My personal favorite brand of oven-ready lasagna noodles is Barilla, and for those of you trying to remember why you might have stopped buying them at one point, they have made things right since 2013, when their chairman made some offensive remarks about LGBTQ families. Since then, Barilla has become a really forward-thinking, inclusive company, even earning a straight 100 rating from the Human Rights Campaign (PDF). Plus, their pasta noodles really are good as ever.
For this easy lasagna recipe though, I use Trader Joe’s lasagna noodles, because I’m making two smaller lasagne in square pans, and TJ’s noodles fit those smaller, square pans perfectly. However, their noodles do turn out crunchier than I like.
To solve that problem, I run water over each noodle before placing in the pan.
Another tip: You may want to press the edges of the top layer of noodles into the sauce when you remove the lasagna from the oven before putting it back in for the final 15 minutes of cooking. That way the edges stay crunchy (which is good!) but the center stays perfect.
Store-bought sauce or homemade?
That said, a 24-ounce jar of jarred sauce can be just as good! I alternate between jarred and homemade, depending on what I have on hand.
Adapt for family size
If your family won’t eat a whole pan, divide the ingredients in half and make two smaller pans. I make one for the freezer, which we’ll eat ourselves, or save one to give to someone in need.Easy Weeknight Lasagna Recipe photos © Anne Wolfe Postic for Cool Mom Eats
The Best, Easy Lasagna for Any Night of the Week
1 1/4 pounds ground meat OR 3 to 4 cups chopped vegetables OR a mix of the two
3 cups thick marinara sauce
6-8 oz oven-ready lasagna noodles depending on thickness; should be enough for three layers
15 oz. ricotta cheese, store-bought or homemade*
3 cups shredded mozzarella
1 teaspoon seasoning salt (or 1/4 teaspoon salt plus 3/4 teaspoon Italian seasoning)
3/4 cup grated Parmesan
1. If using meat, start by browning the meat in a pan on the stove. If using vegetables, dry roast them. They’ll regain moisture from the sauce as the lasagna cooks.
2. Add marinara to pan and turn off heat. (Or mix vegetables with the marinara.)
3. Mix ricotta and 2 cups of the shredded mozzarella in a bowl with seasoning salt.
4. Spray a 9 by 13-inch casserole dish with cooking spray and spread about 1 heaping cup of the tomato sauce at the bottom of the dish, or enough to lightly cover it.
5. Cover sauce with one layer of noodles.

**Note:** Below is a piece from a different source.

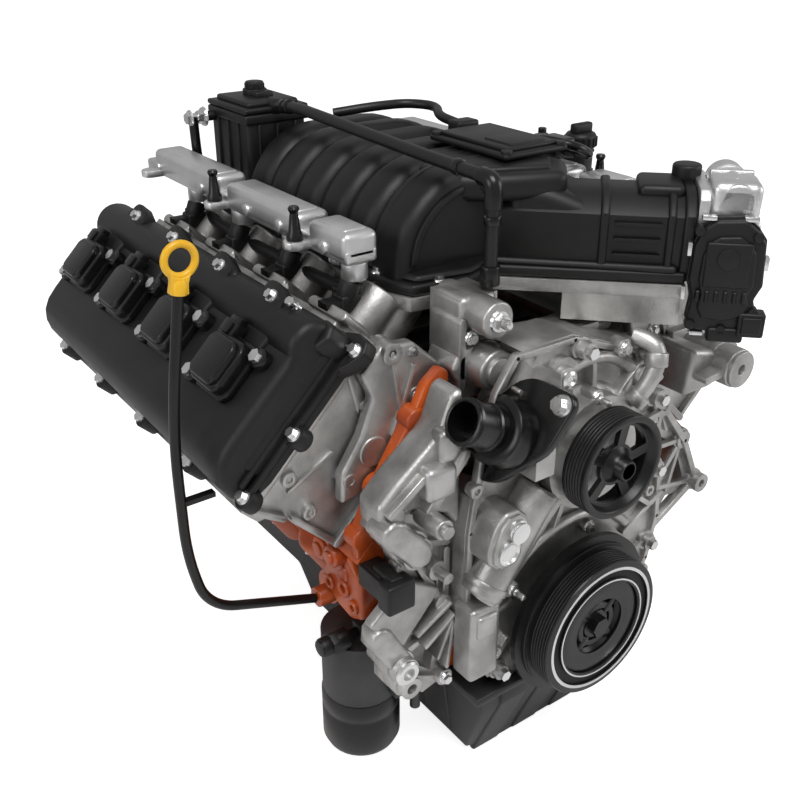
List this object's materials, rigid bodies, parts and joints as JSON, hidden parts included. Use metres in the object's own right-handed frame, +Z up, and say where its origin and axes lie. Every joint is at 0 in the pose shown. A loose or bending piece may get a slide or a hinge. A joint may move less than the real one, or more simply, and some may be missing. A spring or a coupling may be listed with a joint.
{
  "type": "v8 engine",
  "caption": "Complete 90 degree pushrod V8 engine dressed from oil pan to intake manifold, with turning crank, cam, water pump and throttle.",
  "frame": {"origin": "on the crankshaft axis, in the plane of the cylinder block's rear face", "axes": "+Z up, +Y along the crankshaft to the rear, +X towards the engine's left bank"},
  "size_m": [0.7507, 0.6814, 0.7243],
  "materials": {
    "orange_paint": "gloss",
    "raw_iron": "rough",
    "forged_steel": "satin",
    "bright_steel": "satin",
    "cast_aluminium": "satin",
    "pale_aluminium": "satin",
    "grey_casting": "matte",
    "black_moulding": "matte",
    "black_gloss": "gloss",
    "black_paint": "satin",
    "grey_paint": "satin",
    "black_rubber": "matte",
    "hose_rubber": "satin",
    "gasket_steel": "matte",
    "yellow_plastic": "gloss",
    "ceramic_steel": "satin"
  },
  "bodies": {
    "engine": {"cylinder_block": "orange_paint", "main_bearing_caps": "raw_iron", "timing_chain": "forged_steel", "timing_cover": "cast_aluminium", "front_seal": "black_rubber", "oil_pump": "cast_aluminium", "coolant_crossover": "cast_aluminium", "thermostat_housing": "black_gloss", "cam_solenoid": "bright_steel", "accessory_bracket": "cast_aluminium", "alternator_bracket": "cast_aluminium", "compressor_bracket": "cast_aluminium", "cam_sensor": "black_moulding", "oil_pan": "grey_paint", "pan_gasket": "black_rubber", "pan_bolts": "bright_steel", "drain_plug": "bright_steel", "oil_pickup": "bright_steel", "oil_filter": "black_gloss", "oil_filter_adapter": "grey_casting", "oil_pressure_sensor": "black_moulding", "head_gaskets": "gasket_steel", "cylinder_head_right": "cast_aluminium", "cylinder_head_left": "cast_aluminium", "valve_cover_right": "black_moulding", "valve_cover_left": "black_moulding", "ignition_coils_right": "black_gloss", "ignition_coils_left": "black_gloss", "fuel_rail_right": "pale_aluminium", "fuel_rail_left": "pale_aluminium", "rail_posts": "black_paint", "cover_bolts": "bright_steel", "spark_plugs": "ceramic_steel", "intake_upper": "black_moulding", "intake_lower": "cast_aluminium", "throttle_body": "pale_aluminium", "throttle_cover": "black_moulding", "fuel_injectors": "black_moulding", "vent_separator": "black_moulding", "separator_cap": "black_moulding", "vent_hose": "hose_rubber", "vacuum_hose": "hose_rubber", "pressure_sensor_module": "black_moulding", "oil_filler_neck": "black_moulding", "dipstick_tube": "black_paint", "rear_seal_retainer": "cast_aluminium", "front_bolts": "bright_steel"},
    "crank": {"crankshaft": "forged_steel", "crank_sprocket": "forged_steel", "damper_hub": "black_paint", "damper_rubber": "black_rubber", "damper_ring": "black_paint", "damper_bolt": "black_paint"},
    "cam": {"camshaft": "forged_steel", "cam_sprocket": "forged_steel"},
    "pump": {"water_pump_rotor": "black_paint", "water_pump_pulley": "black_paint"},
    "throttle": {"throttle_plate": "bright_steel"},
    "stick": {"dipstick": "yellow_plastic"},
    "filler_cap": {"oil_filler_cap": "black_moulding"}
  },
  "joints": [
    {"name": "crank_spin", "type": "hinge", "parent": "engine", "child": "crank", "pos_m": [0, 0, 0], "axis": [0, 1, 0], "continuous": true},
    {"name": "cam_spin", "type": "hinge", "parent": "engine", "child": "cam", "pos_m": [0, 0, 0.15], "axis": [0, 1, 0], "continuous": true},
    {"name": "pump_spin", "type": "hinge", "parent": "engine", "child": "pump", "pos_m": [0, 0, 0.2016], "axis": [0, 1, 0], "continuous": true},
    {"name": "throttle_turn", "type": "hinge", "parent": "engine", "child": "throttle", "pos_m": [0.18314, -0.56498, 0.396], "axis": [0.7071, 0.7071, 0], "range_deg": [0, 82]},
    {"name": "stick_pull", "type": "slide", "parent": "engine", "child": "stick", "axis": [0.1527, 0, 0.9883], "range_m": [0, 0.09]},
    {"name": "cap_lift", "type": "slide", "parent": "engine", "child": "filler_cap", "axis": [0, 0, 1], "range_m": [0, 0.04]}
  ],
  "couplings": [
    {"joint": "cam_spin", "follows": "crank_spin", "ratio": 0.5}
  ]
}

6. Spoon half of the remaining tomato sauce mixture over the noodles, followed by half of the ricotta and mozzarella mixture.
7. Add another layer of noodles and top with the rest of the tomato mixture, followed by the rest of the ricotta and mozzarella mixture.
8. Top with a final layer of noodles and remaining 1 cup of mozzarella.
9. Cover dish with foil, bake at 375º F for 40 minutes.
10. Remove from oven and add grated Parmesan over top, pressing noodles that have curled up down into the liquid with a wooden spoon.
11. Bake uncovered for an additional 15 minutes.
12. Let lasagna rest for 10 minutes, slice, and serve.
If you don’t eat it all, let the lasagna cool completely and freeze it in individual portions for a great DIY microwave meal to take to work or school!
*Thanks to a rainy day (and no desire to go to the store) I recently learned how to make ricotta at home. And it’s so dang easy! I used this easy homemade ricotta recipe thanks to simple directions from The Kitchn (you can even swap in 2% milk if you’d like) and I had great luck with it, if you want to give some homemade ricotta a shot yourself.